I used to think that the art of “doing time” was getting through it with ease. The less you think, the better.
Because thinking brings shame, guilt, self-doubt, pity, and remorse, more importantly, all these things trigger emotions that are hard to deal with.
That and I have been purposely avoiding them my entire life. The truth is, I didn’t know how to process them in a healthy manner, so avoidance seemed more logical, easier, and certainly less stressful.
I thought the key to doing time was staying busy. I would run around all day, doing extra jobs for a little extra cash to spend at the commissary. Adding extra hustles all the time to make sure I didn’t go hungry and take my mind off of my current situation.
Inmates typically live for the next meal, so it only seemed appropriate to find ways to spend my time that was also profitable.
Sure I made extra money doing these various side jobs, but I didn’t learn anything new. I learned how to clean bathrooms and showers thoroughly; I learned how to clean a cube and that it paid a flat book of stamps each month. I learned how to find different ways how to hide various meats and vegetables on a human body while being smuggled out of the kitchen. I learned how to take bets, hide those bets and ledgers, and how to count and stash mackerels throughout the unit.
All these things made me money while incarcerated, but they didn’t teach me how to stay out of prison when I leave. Many of them were just reinforcing the criminal thinking errors that got me incarcerated in the first place. I didn’t learn a trade that was going to help me provide for my daughter upon my release.

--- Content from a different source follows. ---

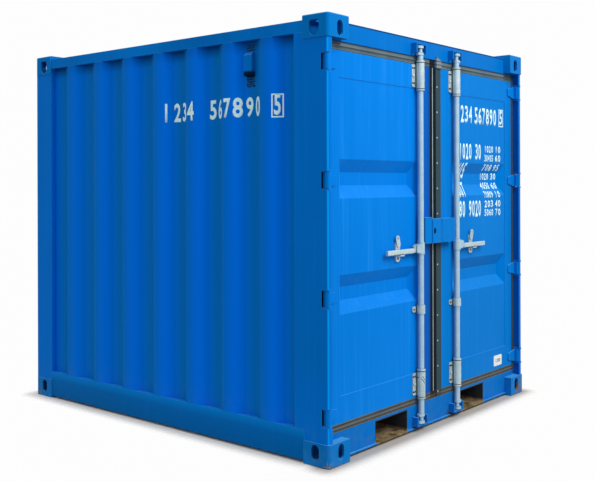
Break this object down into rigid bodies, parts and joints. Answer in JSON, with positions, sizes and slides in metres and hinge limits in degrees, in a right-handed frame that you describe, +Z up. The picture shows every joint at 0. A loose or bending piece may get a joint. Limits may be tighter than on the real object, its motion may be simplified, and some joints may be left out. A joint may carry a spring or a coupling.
{
  "type": "shipping container",
  "caption": "Short steel freight container with corner castings, corrugated walls, fork pockets and hinged doors held by turning lock rods with lifting handles.",
  "frame": {"origin": "middle of the ground rectangle under the corner castings", "axes": "+X to the right seen from the door end, +Y from the doors to the rear, +Z up"},
  "size_m": [2.2, 2.438, 2.26],
  "materials": {
    "blue_paint": "semi-gloss blue container paint, scuffed at the corners",
    "door_paint": "semi-gloss light blue container paint",
    "galvanised_steel": "dull hot-dip galvanised steel",
    "seal_rubber": "matt grey-brown door seal",
    "plywood": "sealed plywood floor"
  },
  "bodies": {
    "container": {"casting_door_left_bottom": "blue_paint", "casting_door_left_top": "blue_paint", "casting_door_right_bottom": "blue_paint", "casting_door_right_top": "blue_paint", "casting_rear_left_bottom": "blue_paint", "casting_rear_left_top": "blue_paint", "casting_rear_right_bottom": "blue_paint", "casting_rear_right_top": "blue_paint", "door_post_left": "blue_paint", "door_post_right": "blue_paint", "rear_post_left": "blue_paint", "rear_post_right": "blue_paint", "bottom_rail_left": "blue_paint", "bottom_rail_right": "blue_paint", "top_rail_left": "blue_paint", "top_rail_right": "blue_paint", "door_header": "blue_paint", "door_sill": "blue_paint", "rear_top_rail": "blue_paint", "rear_bottom_rail": "blue_paint", "fork_pocket_left": "blue_paint", "fork_pocket_right": "blue_paint", "cross_members": "blue_paint", "floor": "plywood", "side_wall_left": "blue_paint", "side_wall_right": "blue_paint", "rear_wall": "blue_paint", "roof": "blue_paint", "vent_hoods": "blue_paint", "cam_keepers": "blue_paint", "hinge_lugs_left": "blue_paint", "hinge_lugs_right": "blue_paint"},
    "left_door": {"left_door_frame": "door_paint", "left_door_panel": "door_paint", "left_door_gasket": "seal_rubber", "left_door_hinges": "door_paint", "left_lock_brackets": "galvanised_steel", "left_padlock_box": "door_paint"},
    "left_lock_rod": {"left_lock_rod": "galvanised_steel"},
    "left_handle": {"left_handle": "galvanised_steel"},
    "left_catch": {"left_catch": "galvanised_steel"},
    "right_door": {"right_door_frame": "door_paint", "right_door_panel": "door_paint", "right_door_gasket": "seal_rubber", "right_door_hinges": "door_paint", "right_lock_brackets": "galvanised_steel", "right_padlock_box": "door_paint"},
    "right_lock_rod": {"right_lock_rod": "galvanised_steel"},
    "right_handle": {"right_handle": "galvanised_steel"},
    "right_catch": {"right_catch": "galvanised_steel"}
  },
  "joints": [
    {"name": "left_door_swing", "type": "hinge", "parent": "container", "child": "left_door", "pos_m": [-1.078, -1.199, 0], "axis": [0, 0, -1], "range_deg": [0, 266]},
    {"name": "left_rod_turn", "type": "hinge", "parent": "left_door", "child": "left_lock_rod", "pos_m": [-0.184, -1.194, 0], "axis": [0, 0, -1], "range_deg": [-110, 0]},
    {"name": "left_handle_lift", "type": "hinge", "parent": "left_lock_rod", "child": "left_handle", "pos_m": [-0.228, -1.194, 1.04], "axis": [0, 1, 0], "range_deg": [0, 25]},
    {"name": "left_catch_turn", "type": "hinge", "parent": "left_door", "child": "left_catch", "pos_m": [-0.396, -1.1785, 1.074], "axis": [0, -1, 0], "range_deg": [0, 164]},
    {"name": "right_door_swing", "type": "hinge", "parent": "container", "child": "right_door", "pos_m": [1.078, -1.199, 0], "axis": [0, 0, 1], "range_deg": [0, 266]},
    {"name": "right_rod_turn", "type": "hinge", "parent": "right_door", "child": "right_lock_rod", "pos_m": [0.236, -1.194, 0], "axis": [0, 0, 1], "range_deg": [-110, 0]},
    {"name": "right_handle_lift", "type": "hinge", "parent": "right_lock_rod", "child": "right_handle", "pos_m": [0.28, -1.194, 1.04], "axis": [0, -1, 0], "range_deg": [0, 25]},
    {"name": "right_catch_turn", "type": "hinge", "parent": "right_door", "child": "right_catch", "pos_m": [0.448, -1.1785, 1.074], "axis": [0, 1, 0], "range_deg": [0, 164]}
  ]
}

Then there is the philosophy, the more you can sleep, the better, some might say it’s the easiest way to do time. Take as many night time (drowsy) allergy tablets as you can, we call them yellow dreamers, without causing permanent damage to your vital organs and go into a daze.

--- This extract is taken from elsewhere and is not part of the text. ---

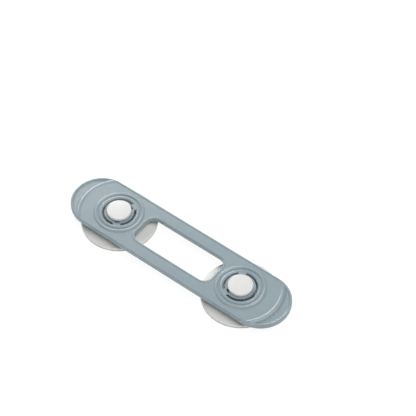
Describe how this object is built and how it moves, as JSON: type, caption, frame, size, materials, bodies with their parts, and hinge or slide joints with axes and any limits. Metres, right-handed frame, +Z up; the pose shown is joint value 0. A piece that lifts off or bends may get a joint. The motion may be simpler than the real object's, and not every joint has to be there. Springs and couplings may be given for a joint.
{
  "type": "child safety strap latch",
  "caption": "Flexible strap with a long window, snapped at each end under a mushroom-headed button on an adhesive round base, to keep a door or drawer shut.",
  "frame": {"origin": "on the surface that the latch is stuck to, midway between the two button axes", "axes": "+X along the strap, +Y across it, +Z up, away from the surface"},
  "size_m": [0.15, 0.045, 0.0106],
  "materials": {
    "strap": "satin moulded thermoplastic elastomer, grey-blue",
    "button": "smooth moulded acetal, white",
    "base": "satin moulded polypropylene, white",
    "foam_pad": "closed-cell foam tape, off-white",
    "release_liner": "coated release paper, off-white"
  },
  "bodies": {
    "left_anchor": {"left_base": "base", "left_button": "button", "left_foam_pad": "foam_pad", "left_release_liner": "release_liner"},
    "strap": {"strap": "strap"},
    "right_anchor": {"right_base": "base", "right_button": "button", "right_foam_pad": "foam_pad", "right_release_liner": "release_liner"}
  },
  "joints": [
    {"name": "left_swivel", "type": "hinge", "parent": "left_anchor", "child": "strap", "pos_m": [-0.0437, 0, 0.0087], "axis": [0, 0, 1], "continuous": true},
    {"name": "right_swivel", "type": "hinge", "parent": "strap", "child": "right_anchor", "pos_m": [0.0437, 0, 0.0087], "axis": [0, 0, 1], "continuous": true}
  ]
}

Some people sleep upwards around 18 hours a day. That means they only serve ¼ of their prison sentence, and that doesn’t even include their good time and halfway house. They might have a valid argument here, as far as being the easiest way to do time. But what do you really get out of this other than peace of mind, plenty of beauty rest, and possibly an ulcer?
Early on in my sentence, I used to dream about having the magic powers just to snap my finger, and I am getting out of prison, and the only thing I lose is years off of my life. For the first five years of my incarceration, I was lost, my life was in limbo, and I was sitting still, and if I would have found that magic wand or that genie in a bottle, I would have asked to get out.
I wasn’t growing as a person, every now and again I would look in the mirror and see a new line on my face or notice my hair was a little thinner than the last time I checked. These were the only indications that I had been gone for any amount of time.
But other than that, I didn’t feel any different. I wasn’t getting smarter; it was actually the opposite; I was finding myself struggling with finding simple words in ordinary conversations. A perfect example is the other day I was telling somebody about where I set my coffee mug the other day, forgot about it, and then couldn’t find it for an hour; then, I got stuck trying to think of the word. I explain, “You know the thing below the mirror, the little platform.”
My roommates start looking at me really crazy, and one of them says, “Do you mean the shelf?” Yes, that’s the word “shelf,” the room erupted with laughter, and they weren’t laughing with me. I thought to myself, why couldn’t the word has at least been two syllables. I thought this meant I needed to get out of prison before I get any dumber, but I realized it was because I am not applying myself.
Doing time has taught me some things, like routine; that people care about me, that I am a better person when I’m sober or clean, and that I have potential. It’s also taught me there are good people everywhere, good things can come from terrible situations, to be more respectful of others and, of course, time is precious. The biggest lesson is I don’t want to do time anymore. There is so much more to life to experience, but I also have to remember that more time is just one slip up away.
So what am I doing to change? For one I have decided no more TV every night, there are only two shows I will watch between now and September when I leave, Yellowstone and Animal Kingdom, because they are just too good to miss.
But other than that, no more TV room, I need to either be walking the track with someone having meaningful conversations that can expand my brain. Being in the library is another option, either typing blog posts and honing my writing skills or doing some reading.
In regards to reading, I vow to read no more novels, self-help, or nonfiction only. I find novels to be as mind-numbing as watching a movie, they might move you, entertain you, but it’s only on rare occasions do they actually teach you anything. As for sleep, I will continue to get my eight hours a night, 10:15 pm to 6:15 am. I have also started working my twelve-step program, so step work has become a consistent part of my routine throughout the week, along with nightly meetings with my sponsor (Dennis Cockerham), where we evaluate each day.
I am still not counting the days, but I am at least making the days count!